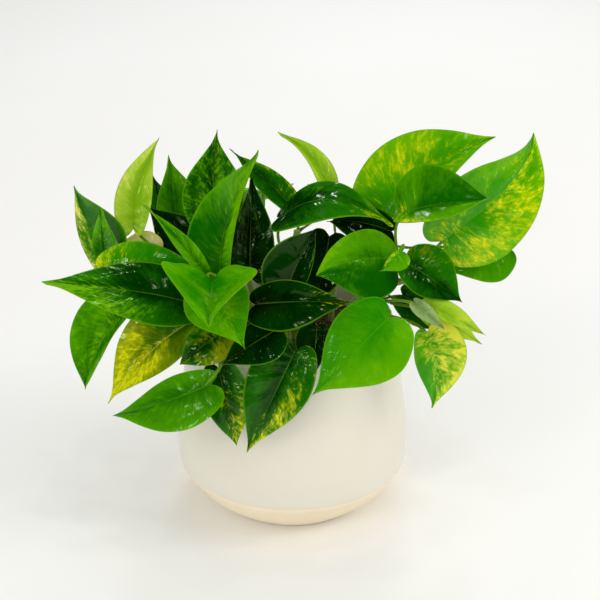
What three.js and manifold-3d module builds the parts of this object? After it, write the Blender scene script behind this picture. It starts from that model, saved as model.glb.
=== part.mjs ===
// A potted pothos: a rounded ceramic pot with an unglazed clay foot, filled with soil, and eight leafy vines.
// Millimetres. +Z is up, the front of the plant is -Y. The origin is the centre of the pot's base, on the table.
import * as THREE from "three";
import { mergeVertices } from "three/addons/utils/BufferGeometryUtils.js";
import Module from "manifold-3d";

// Pot
const POT_HEIGHT = 150; // base to rim
const POT_SEGMENTS = 44;
const POT_OUTSIDE = [
  // radius, height: foot ring, clay band, glazed belly, shoulder
  [58, 0],
  [60, 1.5],
  [75, 14],
  [84, 26],
  [88, 34],
  [89, 46],
  [88.6, 60],
  [83.5, 100],
  [76, 147],
];
const POT_INSIDE = [
  // radius, height: neck, belly, floor
  [71, 147],
  [75, 124],
  [78.5, 100],
  [83.5, 50],
  [79, 30],
  [70, 18],
  [52, 8],
];
const RIM = [
  [75.3, POT_HEIGHT - 0.9],
  [73.5, POT_HEIGHT],
  [71.7, POT_HEIGHT - 0.9],
];
// Soil
const SOIL_TOP = 130; // height of the soil's surface at the wall
const SOIL_MOUND = 2.5; // rise of the surface at the middle
const SOIL_EDGE = 2.5; // the surface rounds off to the wall
const HOLE_SIDES = 8; // of the hole for a vine
const GAP = 0.3; // left between neighbours that touch
// Vines
const VINE_RADIUS = 2.6;
const VINE_FOOT = 98; // height of a vine's buried end
const VINE_BEND = 134; // height where a vine starts to bend
const VINE_SIDES = 6;
const VINE_STEPS = 11;
// Leaves
const BLADE_THICKNESS = 0.8;
const STALK_RADIUS = 1.1;
const STALK_SIDES = 4;
const STALK_STEPS = 5;
const STALK_SQUARE = 0.35; // share of its reach that a stalk runs square to the vine
const STALK_STRAIGHT = 0.3; // share of its reach that it runs in line with the blade
const STALK_DEPTH = 1.2; // depth of its centre under the blade's upper face
const STALK_HOLD = 5; // length grown into the midrib
const FIRST_LEAF = 0.35; // share of a vine's bent part where its lowest leaf stands
const STALK_FACING = 0.3; // place on the outline where the blade's face gives the stalk its underside
const LEAST_CURL = 0.1; // degrees, for a flat half blade
const STEP = 0.01; // shares of a blade over which its slope is measured, at its edge and across its midrib
const MIDDLE = 0.25;
const ACROSS = [-1, -0.5, 0, 0.5, 1]; // a blade's columns, from its right edge to its left edge

// Half of a blade's outline, from the notch at the stalk to the tip, and where the side veins to it start.
const OUTLINE = [
  // share of the length, share of the width, share of the length where the vein leaves the midrib
  [0, 0, 0],
  [-0.07, 0.13, 0.012],
  [-0.045, 0.3, 0.035],
  [0.1, 0.44, 0.09],
  [0.3, 0.5, 0.18],
  [0.52, 0.43, 0.33],
  [0.72, 0.265, 0.53],
  [0.87, 0.105, 0.74],
  [0.95, 0.035, 0.89],
  [1, 0, 1],
];

// Vines: the foot in the soil, the height that the stem first leans to, the point that bends it on, its end, and
// its leaves from the lowest to the last.
const VINES = [
  {
    name: "left", foot: [-42, -6], lift: 178, second: [-74, -4, 186], end: [-112, -10, 190],
    leaves: [
      "yellow_roof", "back_far_left", "left_fold", "cream_back", "lime_up", "left_small", "left_up",
    ],
  },
  {
    name: "left_front", foot: [-40, -36], lift: 160, second: [-46, -40, 162], end: [-50, -44, 170],
    leaves: ["low_left", "mottled", "left_gold", "far_left"],
  },
  {
    name: "front", foot: [-24, -28], lift: 170, second: [-32, -40, 184], end: [-46, -50, 198],
    leaves: ["below_scoop", "diag", "tall", "scoop"],
  },
  {
    name: "left_back", foot: [-28, 14], lift: 185, second: [-46, 16, 200], end: [-62, 18, 206],
    leaves: [
      "back_low_left", "back_mid_left", "inner_left", "top_spike", "back_left", "back_dark_a",
      "back_dark_b",
    ],
  },
  {
    name: "centre", foot: [0, -6], lift: 185, second: [0, -14, 205], end: [4, -16, 222],
    leaves: ["behind_tall", "inner_mid", "centre_dark", "roof_centre", "top_diag", "top_lime"],
  },
  {
    name: "centre_front", foot: [-2, -38], lift: 165, second: [-6, -50, 172], end: [-8, -58, 180],
    leaves: ["inner_right", "narrow_low", "stripe_low", "round_dark", "bright_tip"],
  },
  {
    name: "right", foot: [38, -14], lift: 178, second: [62, -30, 186], end: [84, -42, 196],
    leaves: [
      "dark_under", "two_tone", "heart", "grey_under", "lime_low", "centre_broad", "right_small",
      "olive_long", "hook", "right_dark", "right_big",
    ],
  },
  {
    name: "right_back", foot: [30, 22], lift: 185, second: [46, 22, 205], end: [62, 18, 214],
    leaves: [
      "back_low_right", "back_mid_right", "right_back", "inner_top", "back_right", "right_under",
    ],
  },
];

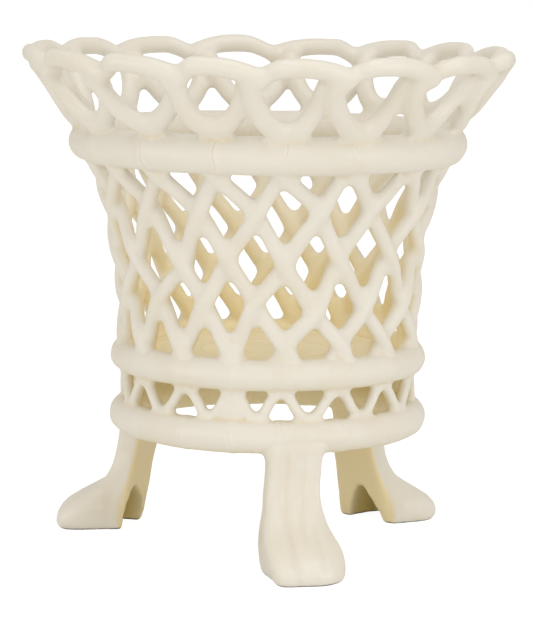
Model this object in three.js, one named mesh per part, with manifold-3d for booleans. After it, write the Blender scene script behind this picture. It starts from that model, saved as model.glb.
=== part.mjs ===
// Footed planter: a bell-shaped wall of woven clay coils between ringed bands, on three paw legs.
// Units are millimetres, +Z is up and z = 0 is the ground under the feet.
// Angles run round the axis from the front, -Y, towards +X. "Down the wall" is the way a strand is read.

import * as THREE from 'three';
import { mergeVertices } from 'three/addons/utils/BufferGeometryUtils.js';
import Module from 'manifold-3d';

const wasm = await Module();
wasm.setup();

// Driving dimensions

const MODULE_COUNT = 16; // repeats of the pattern round the pot
const SEAT_GAP = 0.3; // left between two pieces that are luted together
const PATTERN_TURN = 8; // degrees from the front to the first bamboo node, before it strays

// The pattern is set out by hand, so it strays round the pot in two slow swings and a slight lean.
const TWICE_ROUND_SWING = 2; // degrees
const TWICE_ROUND_START = 68.7; // degrees from the front to where the swing sets in
const THRICE_ROUND_SWING = 1.3;
const THRICE_ROUND_START = -55.9;
const PATTERN_LEAN = 0.4; // degrees that it falls back between the lower and the upper band

const LEG_HEIGHT = 57.5; // ground to the underside of the base ring
const BASE_RING_RADIUS = 72; // to the middle of the coil
const BASE_RING_THICKNESS = 15.7;
const ARCADE_HEIGHT = 15; // clear height between base ring and lower band
const ARCADE_THICKNESS = 6.4;
const LOWER_BAND_RADIUS = 72;
const LOWER_BAND_THICKNESS = 14.8;
const LATTICE_HEIGHT = 91.2; // clear height between the bands
const UPPER_BAND_RADIUS = 90.6;
const UPPER_BAND_THICKNESS = 18.1;
const FLARE_POWER = 2.6; // how late the wall's flare sets in on its way up
const GALLERY_HEIGHT = 34.9; // upper band's top to the middle of the rim's lobes
const RIM_RADIUS = 119.8; // to the middle of the coil at a lobe
const RIM_THICKNESS = 8.4;
const RIM_DIP = 5; // how far the rim is pressed down on to a column
const RIM_RISE_SHARE = 0.28; // share of a lobe, after its dip, in which it rises; it sinks over the rest
const RIM_RISE_POWER = 1.5;
const RIM_SINK_POWER = 2.2;
const RIM_TURN = 3.7; // degrees that the rim's dips stand ahead of the columns
const NODE_SWELL = 0.7; // how far a bamboo node stands proud

const STRAND_WIDTH = 8.6;
const STRAND_THICKNESS = 6;
const STRAND_HALF_ROWS = 4; // crossings down a strand, one to each half module of turn
const TOP_CROSSING_DEPTH = 1.8; // first crossing, above the upper band's underside
const BOTTOM_CROSSING_RISE = 3; // last crossing, above the lower band's top

const LOOP_WIDTH = 7.8;
const LOOP_SINK = 3.6; // how far a loop's foot is pressed on to the upper band
const LOOP_THICKNESS = 6;
const LOOP_ARM_SPREAD = 0.7; // degrees that an arm's end stays short of the middle of its column
const LOOP_FULLNESS = 1.3; // 1 is a half ellipse, more is nearer to a V
const LOOP_SWING_SHARE = 0.75; // share of an arm's reach at which it has swung clear of its neighbour
const LOOP_END_SINK = 1.6; // an arm's end, under the middle of the rim

const FLOOR_THICKNESS = 6;

const FRONT_LEG_TURN = 10.7; // degrees from the front to the middle of the leg's back
const RIGHT_LEG_TURN = 138.5;
const LEFT_LEG_TURN = -115.5;
const LEG_TOP_BACK_RADIUS = 64;
const LEG_TOP_FACE_RADIUS = 80;
const LEG_TOP_WIDTH = 26;
const LEG_LAP = 3.5; // how far the leg reaches up round the base ring
const HEEL_RADIUS = 73;
const CALF_HEIGHT = 43; // where the leg starts to broaden
const ANKLE_WIDTH = 30;
const ANKLE_WAIST_HEIGHT = 34; // where the ankle has that width
const ANKLE_HEIGHT = 37; // where the front face starts to sweep out
const ANKLE_BEND_HEIGHT = 29; // corner that the sweep rounds off
const INSTEP_RADIUS = 92;
const INSTEP_HEIGHT = 24;
const TOE_SHOULDER_HEIGHT = 18; // corner that the toe rounds off
const TOE_RADIUS = 110.5;
const TOE_HEIGHT = 8; // at the toe's furthest reach
const SOLE_RADIUS = 107; // front edge of the sole
const PAW_WIDTH = 43;
const PAW_BROADEST_HEIGHT = 10;
const PAW_SHOULDER_RADIUS = 94; // where the paw's sides turn round to the toe
const TOE_SQUARENESS = 10; // how far the sides run on before they bend
const TOE_BLUNTNESS = 0.62; // share of the half width over which the toe's front stays blunt
const SOLE_WIDTH = 36;
const PAW_WALL = 5;
const PAW_HOLLOW_HEIGHT = 23;
const PAW_HOLLOW_BACK_WIDTH = 25;
const HOLLOW_SHOULDER_SHARE = 0.8; // height of the arch's shoulders over its own height
const SIDE_PAW_BEND = 26; // degrees by which a side leg's paw turns towards the front
const SIDE_PAW_SWAY = 5; // how far a side leg's heel stands nearer to the front than its top
const PAW_BEND_LENGTH = 15; // from the heel outwards, over which the paw bends
const PAW_BEND_TOP = 40; // height from which bend and sway grow on the way down
const PAW_BEND_FULL = 12; // height from which they are full

// Counts of flat faces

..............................

# Instructions for the task
Go through the entries above and pull out each line with "picture" in it.

# Task solution
What three.js and manifold-3d module builds the parts of this object? After it, write the Blender scene script behind this picture. It starts from that model, saved as model.glb.
Model this object in three.js, one named mesh per part, with manifold-3d for booleans. After it, write the Blender scene script behind this picture. It starts from that model, saved as model.glb.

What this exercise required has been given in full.